Changing your tires can seem daunting to some — a task best left to the professionals. Conversely, you also get a few DIY dads who are supremely confident in their abilities and insist that they can get the flashy new tires they bought to fit a rim when the tires are patently too small.
Don’t get us wrong — we love DIY dads. However, we also want them to get it right every time, and that also goes for anyone who fears they may not be able to change a wheel at home. Follow this simple guide to learn how to put a tire on the rim.
You can mount tires by yourself at home using a pry bar, lubricant, and a lot of your strength. Be prepared to exert some serious effort, as mechanics usually complete this task with a heavy piece of machinery.
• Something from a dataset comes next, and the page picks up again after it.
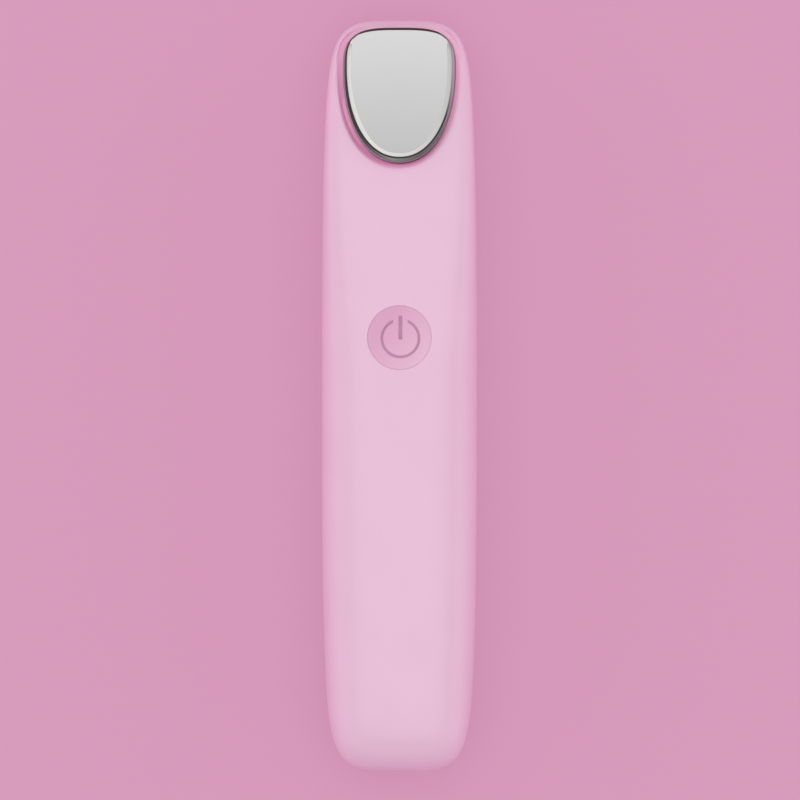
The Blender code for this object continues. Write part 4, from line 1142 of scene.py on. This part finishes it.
def mix_into(output, owner, factor, first, second):
    """Mixes two shaders into the output of a material or the world."""
    mix = add_node(owner, "MixShader")
    for source, socket in zip((factor, first, second), mix.inputs):
        link(source, socket)
    link(mix.outputs["Shader"], add_node(owner, output).inputs["Surface"])


def make_world():
    """A plain room for the light and the reflections, with the backdrop for the camera alone."""
    world = bpy.data.worlds.new("studio")
    bpy.context.scene.world = world
    world.use_nodes = True
    world.node_tree.nodes.clear()
    backdrop = (*chosen("colours").backdrop, 1)
    room = add_node(world, "Background", Color=(ROOM_LEVEL, ROOM_LEVEL, ROOM_LEVEL, 1))
    seen = add_node(world, "Background", Color=backdrop)
    from_camera = add_node(world, "LightPath").outputs["Is Camera Ray"]
    mix_into("OutputWorld", world, from_camera, room.outputs[0], seen.outputs[0])


def floor_finish():
    """Paper in the backdrop's colour, whose shadow is kept soft for the camera, metal and glass."""
    colour = (*chosen("colours").backdrop, 1)
    finish = bpy.data.materials.new("backdrop_paper")
    finish.use_nodes = True
    finish.node_tree.nodes.clear()
    paper = add_node(finish, "BsdfDiffuse", Color=colour)
    glow = add_node(finish, "Emission", Color=colour)
    rays = add_node(finish, "LightPath").outputs
    shown = rays["Is Camera Ray"]
    for ray in ("Is Glossy Ray", "Is Transmission Ray"):
        either = add_node(finish, "Math")
        either.operation = "MAXIMUM"
        link(shown, either.inputs[0])
        link(rays[ray], either.inputs[1])
        shown = either.outputs["Value"]
    share = add_node(finish, "Math")
    share.operation = "MULTIPLY"
    share.inputs[1].default_value = FLOOR_GLOW
    link(shown, share.inputs[0])
    mix_into("OutputMaterial", finish, share.outputs["Value"], paper.outputs[0], glow.outputs[0])
    return finish


def make_stage():
    stage = chosen("stage")
    start_clean()
    bpy.ops.mesh.primitive_plane_add(size=stage.floor_size, location=(0, 0, -FLOOR_DROP))
    floor = take_name("floor")
    floor.data.materials.append(floor_finish())
    make_world()
    new_lamp("overhead_softbox", (0.025, 0.05, 0.7), (1.09, 1.3), 0.85, aim=(0.025, 0.05, 0))
    new_lamp("key_upper_left", (-0.75, 0.55, 0.75), (0.45, 0.45), 0.8, False)
    for side, name in ((-1, "left"), (1, "right")):
        new_lamp(f"side_{name}", (side * LAMP_DISTANCE, 0, LAMP_HEIGHT), (1.6, 0.5), 1.35, False)
    for side, name in ((-1, "tail"), (1, "head")):
        new_lamp(f"end_{name}", (0, side * LAMP_DISTANCE, LAMP_HEIGHT), (1.2, 0.5), 0.6, False)
    data = bpy.data.cameras.new("camera")
    camera = add_object(data)
    camera.location = (stage.frame_across, stage.frame_along, stage.camera_height)
    distance = stage.camera_height - chosen("shell").parting
    data.lens = data.sensor_width * distance / stage.frame_width
    data.clip_start = stage.camera_height / 100
    bpy.context.scene.camera = camera
    bpy.context.scene.view_settings.view_transform = "Standard"


# Operators, panel and registration


class Step:
    """What the operators share."""

    bl_options = {"REGISTER", "UNDO"}


class MASSAGER_OT_front_shell(Step, bpy.types.Operator):
    """Builds the front shell with the plate's recess, the button's hole and half of the port"""

    bl_idname = "massager.front_shell"
    bl_label = "Front shell"

    def execute(self, context):
        make_front_shell()
        return {"FINISHED"}


class MASSAGER_OT_rear_shell(Step, bpy.types.Operator):
    """Builds the rear shell with its screw wells and half of the port"""

    bl_idname = "massager.rear_shell"
    bl_label = "Rear shell"

    def execute(self, context):
        make_rear_shell()
        return {"FINISHED"}


class MASSAGER_OT_plate(Step, bpy.types.Operator):
    """Builds the polished massage plate"""

    bl_idname = "massager.plate"
    bl_label = "Massage plate"

    def execute(self, context):
        make_plate()
        return {"FINISHED"}


class MASSAGER_OT_button(Step, bpy.types.Operator):
    """Builds the dished power button"""

    bl_idname = "massager.button"
    bl_label = "Power button"

    def execute(self, context):
        make_button()
        return {"FINISHED"}


class MASSAGER_OT_symbol(Step, bpy.types.Operator):
    """Prints the power symbol on the button"""

    bl_idname = "massager.symbol"
    bl_label = "Power symbol"

    def execute(self, context):
        make_symbol()
        return {"FINISHED"}


class MASSAGER_OT_socket(Step, bpy.types.Operator):
    """Builds the charging socket"""

    bl_idname = "massager.socket"
    bl_label = "Charging socket"

    def execute(self, context):
        make_socket()
        return {"FINISHED"}


class MASSAGER_OT_plugs(Step, bpy.types.Operator):
    """Builds the plugs that hide the screws"""

    bl_idname = "massager.plugs"
    bl_label = "Screw plugs"

    def execute(self, context):
        make_plugs()
        return {"FINISHED"}


class MASSAGER_OT_inner_finishes(Step, bpy.types.Operator):
    """Gives the inner pieces their finishes"""

    bl_idname = "massager.inner_finishes"
    bl_label = "Inner finishes"

    def execute(self, context):
        make_inner_finishes()
        return {"FINISHED"}


class MASSAGER_OT_stage(Step, bpy.types.Operator):
    """Sets up the floor, the lamps and the camera"""

    bl_idname = "massager.stage"
    bl_label = "Stage"

    def execute(self, context):
        make_stage()
        return {"FINISHED"}


GROUPS = {
    "massager_shell": ShellSizes,
    "massager_head": HeadSizes,
    "massager_button": ButtonSizes,
    "massager_colours": Colours,
    "massager_stage": StageSizes,
}
STEPS = (
    MASSAGER_OT_front_shell,
    MASSAGER_OT_rear_shell,
    MASSAGER_OT_plate,
    MASSAGER_OT_button,
    MASSAGER_OT_symbol,
    MASSAGER_OT_socket,
    MASSAGER_OT_plugs,
    MASSAGER_OT_inner_finishes,
    MASSAGER_OT_stage,
)


class MASSAGER_PT_sidebar(bpy.types.Panel):
    """Lists the sizes, the colours and the steps"""

    bl_idname = "MASSAGER_PT_sidebar"
    bl_label = "Eye massager"
    bl_space_type = "VIEW_3D"
    bl_region_type = "UI"
    bl_category = "Massager"

    def draw(self, context):
        for name, group in GROUPS.items():
            box = self.layout.box()
            for field in group.__annotations__:
                box.prop(getattr(context.scene, name), field)
        for step in STEPS:
            self.layout.operator(step.bl_idname)


def register():
    for made in (*GROUPS.values(), *STEPS, MASSAGER_PT_sidebar):
        bpy.utils.register_class(made)
    for name, group in GROUPS.items():
        setattr(bpy.types.Scene, name, PointerProperty(type=group))


def unregister():
    for name in GROUPS:
        delattr(bpy.types.Scene, name)
    for made in reversed((*GROUPS.values(), *STEPS, MASSAGER_PT_sidebar)):
        bpy.utils.unregister_class(made)


def main():
    register()
    for step in STEPS:
        getattr(bpy.ops.massager, step.bl_idname.split(".")[1])()


if __name__ == "__main__":
    main()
The first thing you must know about how to put a tire on a rim by hand is your materials list. It’s quite short, as you’ll only need three items:
- A specialized lubricant
- A pry bar
- A piece of cardboard
Once you gather your materials, you can begin the process:
Step 1: Lubricate the Tire Bead and Rim
Use a specialized lubricant to lubricate the tire bead and rim thoroughly. Apply liberally, especially to the rim’s outer edge and the tire’s interior bead. You can find tire lubricant sold as a paste in most auto shops.
If you don’t have any store-bought paste on hand, you can opt for a few alternatives, including liquid dish detergent or Windex spray.
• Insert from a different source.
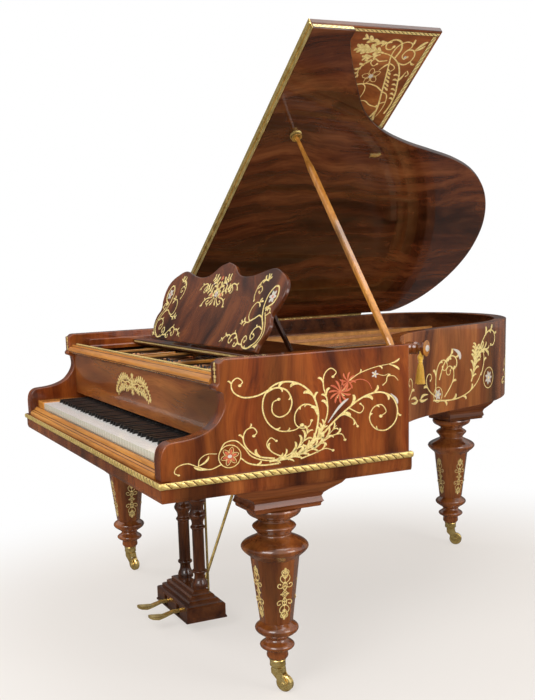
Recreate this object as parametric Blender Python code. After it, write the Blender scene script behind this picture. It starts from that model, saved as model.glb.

Step 2: Set the Rim Flat on the Ground
You’ll likely complete the mounting process in a garage, driveway, or parking lot with a concrete or blacktop surface. If you work carelessly, you might scratch your rim on these unsmooth surfaces before you even get to put your new wheels to the test. Protect your investment by setting up a piece of cardboard in your working area. Place the rim on the cardboard, and then place the tire on top. Ensure the bottom bead meets the rim’s upper lip.
Step 3: Stand on the Tire to Press it into the Rim
At this point, you should be ready to exert some physical effort. It will require you to stand on top of the tire so that you can guide its lower lip onto the rim.
This step might cause you to feel shaky and unbalanced. Ask a friend to provide their hand for support, or set up your tire and rim near a steady, heavy object you can hold onto.
Start by placing one foot onto one side of the tire. Bring your other foot up and step on the other side. This process will force the tire’s bottom bead over the rim’s top lip.
You might need to hop and bounce a bit to force the tire over the rim. Ensure you always have a good hold on a friend or nearby object, as you might stumble and injure yourself.
Step 4: Apply More Lubricant
Even once you get the lower bead situated, your job is far from over. The most difficult part is getting the upper bead seated.
Lift the wheel slightly and apply more lubricant to the top bead (the bottom one won’t require any more). This process will help force the rubber down.
Step 5: Get the Bead of the Tire Into the Tuck of the Rim
Your next task will be to get the bead of the tire into the tuck of the rim. Start by pressing the wheel’s upper lip down onto the rim of one side.
Use your pry bar to work small sections of the tire underneath the lip of the rim. Prepare yourself for some resistance.
Tip: You can use a screwdriver if you don’t have access to a pry bar. Whichever tool you use, be careful not to scratch your rim.
You’ll need to use your feet and one hand to hold all of the sections in place, so as to not un-do your work. Go section by section until you mount the whole tire onto the rim.
And you’re done!
How to Mount a Tire on a Rim with a Machine
How to mount a tire on a rim with a machine? There are increasingly sophisticated machines available to mount tires. Professionals may use these to apply tires to a consistently high standard. However, they can be complicated and are generally too expensive for home use.
How to Put a Tire Back on the Rim with Fire
We don’t recommend this method. It can work, but you should never try it unless you’ve practiced several times with someone who knows exactly what they’re doing. It’s very dangerous if it goes wrong and not suitable for general home use.
How to Mount a Small Tire on a Rim
Essentially — don’t do this. Typically, if the sizes appear to be a mismatch, there’s a reason they’re not supposed to be together. You can ask a professional to try making it fit, but they’ll probably tell you to use a larger tire. Learn more in our guide – How To Stretch Tires.
How Much Does it Cost to Put a Tire on a Rim?
If you’re still unsure you’re up for the job, there’s good news: hiring a professional is pretty cheap. It’s the cost of the tires you have to worry about, which is why it’s worth being extra sure that they’re a fit for your rims. learn how much it costs to get tires mounted.
When you take a methodical, confident approach, changing your tires isn’t as hard as it looks. Get your toolkit together and learn a valuable life skill today!